The leaders also acknowledged significant progress toward the return of Yongsan Garrison to the ROK, consistent with the Yongsan Relocation Plan. Both sides concurred on the importance of creating stable and unfettered access to training facilities, resources, and other sites critical to the U.S.-ROK combined defense posture and military readiness. The leaders also reviewed the progress made in the combined joint multi-purpose live fire range joint study and discussed the way ahead to ensure progress in advance of the Security Consultative Meeting (SCM) later this fall. Both sides pledged to deepen cooperation in other domains including cyber and space to ensure an effective joint response against emerging threats and to maintain a free, safe, and prosperous, Indo-Pacific region. Additionally, the two sides shared the common understanding regarding the importance of ROK-U.S.-Japan trilateral security cooperation, based on shared security interests among the three countries. The two leaders also pledged to strengthen cooperation to maintain the rules-based international order. Furthermore, both sides committed to cooperate to better align U.S. and ROK regional strategies, including the ROK New Southern Policy and the U.S. Indo-Pacific Strategy.
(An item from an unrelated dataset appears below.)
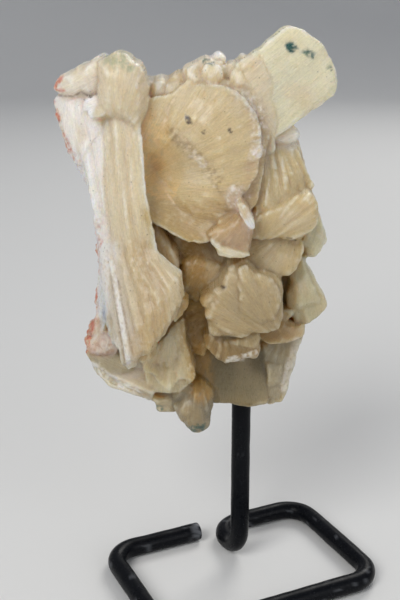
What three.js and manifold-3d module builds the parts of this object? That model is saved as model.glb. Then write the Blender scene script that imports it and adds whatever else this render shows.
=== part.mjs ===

During the Conditions-Based Operational Control Transition Working Group (COTWG), both leaders acknowledged the great progress made towards the transition of wartime Operational Control (OPCON) to the Future Combined Forces Command (F-CFC) and reaffirmed a mutual commitment to the bilaterally agreed upon Conditions-based OPCON Transition Plan (COTP). In particular, the two sides affirmed the progress of wartime OPCON transition tasks conducted this year, including the comprehensive joint study on COTP capabilities.
During the DSC, the two sides discussed combined deterrence and response concepts to strengthen Alliance tailored deterrence, to address DPRK’s threats including nuclear, WMD, and missiles, amidst a dynamic regional security environment. U.S. officials reaffirmed the ironclad U.S. commitment to provide extended deterrence to the ROK, utilizing the full range of U.S. capabilities, to include nuclear and conventional capabilities. ROK officials reaffirmed that they will continue to develop the ROK military’s nuclear and WMD response systems in order to deter and respond to North Korean threats. As part of the DSC, officials also participated in a tabletop exercise (TTX) to review measures to deter and respond to DPRK’s threats including nuclear, WMD, and missiles. The TTX outcomes will contribute to enhancing the combined deterrence capabilities of the Alliance and to shaping the Alliance Tailored Deterrence Strategy. On the margins of the DSC, A/ASD Dalton led consultations on the in-development U.S. Nuclear Posture Review (NPR) and Missile Defense Review (MDR) in which the ROK provided constructive feedback to shape its outcome.
In conclusion, U.S. and ROK leaders assessed that the 20th KIDD reaffirmed the close bonds within the Alliance, bolstered Alliance coordination, and strengthened U.S.-ROK combined defense posture. Based on these outcomes, the two sides pledged to continue efforts to achieve meaningful progress at the 53rd SCM, to be hosted in Seoul, Republic of Korea in late 2021.